Assessing the Role of Generative AI in Protest Event Analysis: A Comparison with Manually Created Data

Monday, 7 July 2025: 15:12
Location: FSE036 (Faculty of Education Sciences (FSE))
Oral Presentation
Takeshi WADA, The University of Tokyo, Japan
Emilia CUADROS, Universidad de Diego Portales, Chile
Néstor ÁLVARO, Independent Researcher, Spain
Nicolás SOMMA, Associate Professor of Sociology, Pontificia Universidad Católica de Chile, Chile
This study examines the feasibility of applying generative AI technologies, such as OpenAI's ChatGPT, to event analysis and data development. Event analysis is a popular method for sociologists and political scientists studying popular protests and social movements. Traditionally, researchers develop data in three steps: (1) gather newspaper data, (2) extract core components of protest events (who, did what, to whom, when, where, and why), and (3) assign theoretical/analytical codes to these components for analysis (e.g., assign a code “president” to an expression of the whom component “Joe Biden”). This process is typically manual, involving research assistants who read newspaper articles, identify relevant "codes" from a “codebook” (a list of theoretical/analytical codes), and input the codes into databases. However, this approach is costly, difficult to keep updated, and, oftentimes, undesirable because it is these assistants, not the researchers, who decide which theoretical codes to be used in practice.

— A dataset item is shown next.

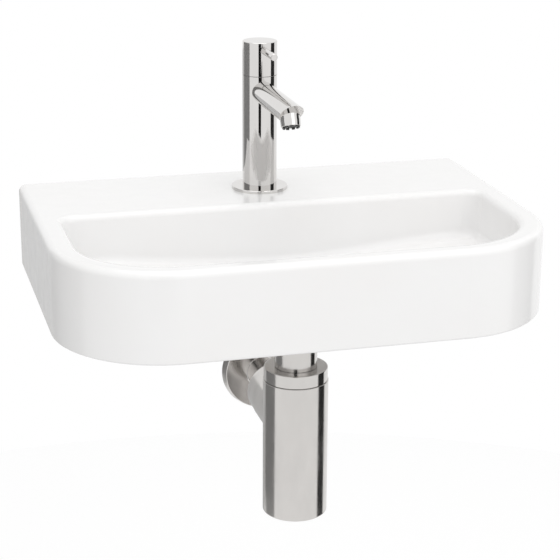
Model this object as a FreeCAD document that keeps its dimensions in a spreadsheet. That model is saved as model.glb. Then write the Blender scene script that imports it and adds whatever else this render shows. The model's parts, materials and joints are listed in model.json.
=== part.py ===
import FreeCAD, Part
import os
import re

import Sketcher

# A wall hung hand basin with a cold-water pillar tap and a bottle trap.
# Frame: X to the right, Y into the wall, Z up. The origin is on the wall plane, midway between the
# two fixing holes. Heights inside the pieces are counted from the basin's deck, which stands
# deck_height above the origin.

# Driving dimensions in millimetres and degrees: alias, value, what it is.
DIMENSIONS = [
    ("deck_height", 45.0, "deck above the wall fixing holes"),
    ("basin_width", 450.0, "overall width"),
    ("basin_depth", 310.0, "wall to front"),
    ("basin_height", 81.5, "height of the apron"),
    ("corner_radius", 100.0, "front corners in plan"),
    ("top_rounding", 6.5, "outer top edge"),
    ("foot_rounding", 2.0, "lower edge of the apron"),
    ("rim_width", 18.0, "front rim of the bowl"),
    ("side_rim_width", 22.5, "side rims of the bowl"),
    ("rim_rounding", 6.0, "inner edge of the rim"),
    ("bowl_setback", 124.0, "wall to the rear edge of the bowl"),
    ("bowl_rear_corner", 14.0, "rear corners of the bowl in plan"),
    ("bowl_draft", 4.0, "slope of the bowl walls"),
    ("shelf_depth", 46.0, "depth of the flat ends of the bowl"),
    ("dish_radius", 172.0, "where the floor starts to fall"),
    ("dish_depth", 60.0, "depth of the bowl at the waste"),
    ("dish_blend", 250.0, "rounding where the fall starts"),
    ("drain_flat", 36.0, "radius of the level round the waste"),
    ("drain_blend", 90.0, "rounding where the fall ends"),
    ("floor_rounding", 9.0, "between bowl wall and floor"),
    ("shell_wall", 10.0, "thickness of the bowl shell"),
    ("apron_inset", 5.5, "inner face of the apron, outside the edge of the bowl"),
    ("deck_thickness", 14.0, "thickness of the deck and the wall flange"),
    ("hollow_rounding", 5.0, "inner upright edges underneath"),
    ("boss_radius", 38.0, "waste boss under the bowl"),
    ("boss_depth", 76.0, "lower face of the waste boss"),
    ("drain_setback", 199.6, "wall to the waste axis"),
    ("drain_hole_radius", 23.0, "waste hole"),
    ("seat_radius", 33.0, "recess for the waste grid"),
    ("seat_depth", 64.0, "floor of that recess"),
    ("tap_setback", 65.4, "wall to the tap axis"),
    ("tap_hole_radius", 17.5, "tap hole in the deck"),
    ("fixing_spacing", 200.0, "between the wall fixing holes"),
    ("fixing_hole_radius", 6.0, "wall fixing holes"),
    ("tap_radius", 16.45, "tap body and handle"),
    ("tap_height", 143.1, "top of the handle above the deck"),
    ("seam_height", 111.3, "joint between body and handle"),
    ("seam_gap", 0.5, "open joint under the handle"),
    ("flange_radius", 27.0, "base flange"),
    ("flange_thickness", 3.0, "base flange"),
    ("base_seal_radius", 23.0, "seal under the base flange"),
    ("base_seal_thickness", 1.0, "seal under the base flange"),
    ("washer_radius", 25.0, "rubber washer under the deck"),
    ("washer_thickness", 3.0, "rubber washer under the deck"),
    ("plate_radius", 23.0, "steel plate under the deck"),
    ("plate_thickness", 1.5, "steel plate under the deck"),
    ("backnut_radius", 16.0, "corners of the backnut"),
    ("backnut_height", 8.0, "backnut"),
    ("shank_radius", 10.45, "half-inch pipe thread"),
    ("shank_bore", 6.0, "water way of the shank"),
    ("shank_top", 17.0, "upper end of the shank"),
    ("shank_groove", 40.0, "thread run-out groove below the deck"),
    ("shank_groove_radius", 9.7, "thread run-out groove"),
    ("shank_groove_width", 2.5, "thread run-out groove"),
    ("shank_length", 62.0, "lower end of the shank"),
    ("seat_height", 84.0, "valve seat in the tap body"),
    ("valve_seat_thickness", 4.0, "valve seat in the tap body"),
    ("valve_seat_bore", 6.0, "valve seat in the tap body"),
    ("chamber_radius", 13.2, "valve chamber of the tap body"),
    ("collar_radius", 14.0, "thread of the cartridge"),
    ("collar_height", 9.0, "thread of the cartridge"),
    ("barrel_radius", 9.5, "lower barrel of the cartridge"),
    ("disc_radius", 7.7, "ceramic discs"),
    ("disc_thickness", 3.0, "ceramic discs"),
    ("disc_port_radius", 2.0, "water ports of the discs"),
    ("disc_port_offset", 4.6, "water ports of the discs"),
    ("disc_clearance", 0.05, "between the two discs"),
    ("disc_room", 0.4, "round the moving disc"),
    ("spindle_radius", 4.0, "cartridge spindle"),
    ("spindle_clearance", 0.05, "running play of spindle and glide ring"),
    ("spindle_top", 133.0, "upper end of the spindle"),
    ("spindle_foot", 2.4, "foot of the spindle on the moving disc"),
    ("neck_radius", 8.0, "upper neck of the cartridge"),
    ("neck_top", 119.0, "upper neck of the cartridge"),
    ("hex_radius", 12.5, "hexagon of the cartridge"),
    ("hex_height", 4.5, "hexagon of the cartridge"),
    ("handle_cavity_radius", 14.6, "hollow under the handle"),
    ("handle_cavity_top", 125.0, "hollow under the handle"),
    ("handle_edge", 0.8, "rounding of the handle's top edge"),
    ("lever_height", 136.1, "lever pin above the deck"),
    ("lever_radius", 3.25, "lever pin"),
    ("lever_reach", 53.0, "tip of the lever pin from the tap axis"),
    ("lever_root", 14.8, "shoulder of the lever pin from the tap axis"),
    ("lever_stud_radius", 2.5, "thread of the lever pin"),
    ("lever_recess", 0.35, "open ring round the root of the lever pin"),
    ("screw_height", 129.5, "grub screw above the deck"),
    ("screw_radius", 2.5, "grub screw"),
    ("screw_length", 9.0, "grub screw"),
    ("spout_radius", 10.6, "spout tube"),
    ("spout_bore", 7.5, "water way of the spout"),
    ("spout_height", 96.0, "spout axis above the deck"),
    ("spout_reach", 112.8, "middle of the slanted spout end from the tap axis"),
    ("cut_angle", 37.3, "slope of the spout end from the level"),
    ("aerator_radius", 9.2, "aerator housing"),
    ("aerator_end_radius", 8.9, "aerator housing at its open end"),
    ("aerator_length", 8.7, "aerator housing from the sloped end to its mouth"),
    ("aerator_shift", 6.0, "aerator below the middle of the spout end, along the slope"),
    ("aerator_tilt", 24.0, "aerator axis from the vertical"),
    ("aerator_socket", 3.0, "plain socket above the sloped end"),
    ("aerator_taper", 2.6, "where the housing starts to taper"),
    ("aerator_thread_radius", 8.4, "aerator thread"),
    ("aerator_thread_length", 4.5, "aerator thread"),
    ("aerator_lip", 1.0, "wall of the aerator housing"),
    ("insert_proud", 1.4, "aerator insert below its housing"),
    ("aerator_washer_thickness", 1.2, "washer above the aerator"),
    ("insert_edge", 1.6, "rim of the aerator insert"),
    ("insert_notch", 2.4, "notches in the rim of the insert"),
    ("insert_hole", 0.75, "water holes of the insert"),
    ("grid_radius", 31.5, "waste grid"),
    ("grid_thickness", 2.4, "waste grid"),
    ("grid_hole_radius", 5.2, "holes of the waste grid"),
    ("grid_hole_offset", 13.5, "holes of the waste grid"),
    ("grid_skirt_radius", 21.5, "centring skirt of the waste grid"),
    ("grid_skirt_wall", 1.5, "centring skirt of the waste grid"),
    ("grid_skirt_depth", 6.0, "centring skirt of the waste grid"),
    ("grid_edge", 0.8, "rounding of the grid edge"),
    ("grid_recess", 0.6, "grid below the floor of the bowl"),
    ("under_seal_thickness", 3.0, "seal under the waste boss"),
    ("waste_flange_radius", 29.5, "flange of the waste body"),
    ("waste_flange_thickness", 4.0, "flange of the waste body"),
    ("waste_thread_radius", 20.95, "inch and a quarter pipe thread"),
    ("waste_bore", 18.2, "throat of the waste body"),
    ("waste_end", 103.8, "lower end of the waste body"),
    ("bridge_depth", 90.0, "top of the cross in the throat"),
    ("bridge_thickness", 6.0, "cross in the throat"),
    ("bridge_rib", 3.0, "width of the cross's ribs"),
    ("bridge_hub", 5.5, "hub of the cross"),
    ("waste_screw_radius", 3.0, "centre screw of the waste"),
    ("waste_screw_head", 6.2, "head of the centre screw"),
    ("waste_screw_head_height", 1.4, "head of the centre screw"),
    ("waste_screw_slot", 1.2, "slot of the centre screw"),
    ("union_radius", 24.0, "union nut"),
    ("union_top", 92.0, "union nut"),
    ("union_seal_thickness", 1.2, "union seal"),
    ("pipe_radius", 16.0, "waste pipes"),
    ("pipe_wall", 1.1, "waste pipes"),
    ("pipe_play", 0.3, "round the pipe where it passes freely"),
    ("tail_lip_radius", 20.4, "turned-out lip of the tail pipe"),
    ("tail_lip_thickness", 2.0, "turned-out lip of the tail pipe"),
    ("tail_end", 251.0, "lower end of the tail pipe inside the trap"),
    ("inlet_nut_radius", 19.7, "slip nut on the trap"),
    ("inlet_nut_top", 112.0, "slip nut on the trap"),
    ("inlet_neck_radius", 18.0, "threaded neck of the trap cap"),
    ("inlet_neck_top", 119.0, "threaded neck of the trap cap"),
    ("nut_floor", 3.0, "closed end of the slip and union nuts"),
    ("slip_seal_thickness", 4.0, "slip seals of inlet and outlet"),
    ("cap_top", 135.0, "top of the trap cap"),
    ("cap_joint", 147.3, "joint between cap and cup"),
    ("cap_plate", 2.0, "thickness of the cap's top"),
    ("skirt_depth", 10.7, "threaded skirt of the cap inside the cup"),
    ("cap_seal_thickness", 2.0, "seal between cap and cup"),
    ("joint_gap", 0.25, "open joint lines of the trap"),
    ("joint_chamfer", 0.35, "edges along the open joints"),
    ("cup_radius", 30.3, "trap cup"),
    ("cap_radius", 29.6, "trap cap, a little smaller than the cup"),
    ("cup_wall", 1.6, "trap cup"),
    ("cup_foot", 279.6, "bottom of the trap cup"),
    ("cup_foot_rounding", 1.6, "bottom edge of the trap cup"),
    ("cup_thread_radius", 28.6, "thread between cup and cap"),
    ("cup_mouth_radius", 26.2, "mouth of the cup"),
    ("outlet_drop", 187.0, "outlet axis below the deck"),
    ("stub_radius", 28.0, "outlet stub of the cup"),
    ("stub_reach", 54.5, "outlet stub from the trap axis"),
    ("stub_neck_radius", 24.0, "threaded neck of the stub"),
    ("stub_neck_length", 15.5, "threaded neck of the stub"),
    ("outlet_nut_radius", 27.6, "outlet nut"),
    ("outlet_nut_length", 18.0, "straight part of the outlet nut"),
    ("outlet_nut_cone", 7.5, "tapered rear of the outlet nut"),
    ("outlet_nut_end_radius", 22.5, "rear of the outlet nut"),
    ("pipe_insertion", 12.0, "outlet pipe inside the stub"),
    ("mark_radius", 15.75, "insertion mark turned into the outlet pipe"),
    ("mark_width", 1.0, "insertion mark turned into the outlet pipe"),
    ("spigot_length", 35.0, "end of the outlet pipe inside the wall"),
    ("rosette_radius", 39.3, "wall rosette, rear edge"),
    ("rosette_front_radius", 37.3, "wall rosette, front edge"),
    ("rosette_depth", 10.0, "wall rosette"),
    ("rosette_wall", 1.0, "wall rosette"),
    ("rosette_edge", 0.9, "bevel of the rosette's front edge"),
    ("rosette_standoff", 69.0, "rear edge of the rosette from the wall, as photographed"),
    ("rosette_play", 0.4, "rosette on its pipe"),
]
ALIASES = {alias for alias, value, note in DIMENSIONS}
TURNS = {"up": None, "wall": "-90", "front": "90", "outlet": "180 - aerator_tilt"}
TOLERANCE = 0.02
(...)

To address these challenges, this study focuses on the third step—assigning theoretical/analytical codes—and assesses AI's performance in this task, which is complex for both humans and AI. We then compare AI-generated protest event data with manually developed data. For this purpose, we use protest event dataset provided by the Observatory of Conflicts of the Centre for Social Conflict and Cohesion Studies (COES) in Santiago, Chile. It includes 23,398 protest events in Chile from 2009 to 2019. The digitization of original newspaper articles by the COES permits us to apply generative AI processing to exactly the same set of articles. Therefore the COES data offers a rare opportunity to compare human and AI-generated data. By analyzing historical trends and patterns across both datasets, this paper explores the benefits and limitations of AI-based data methods compared to traditional manual approaches.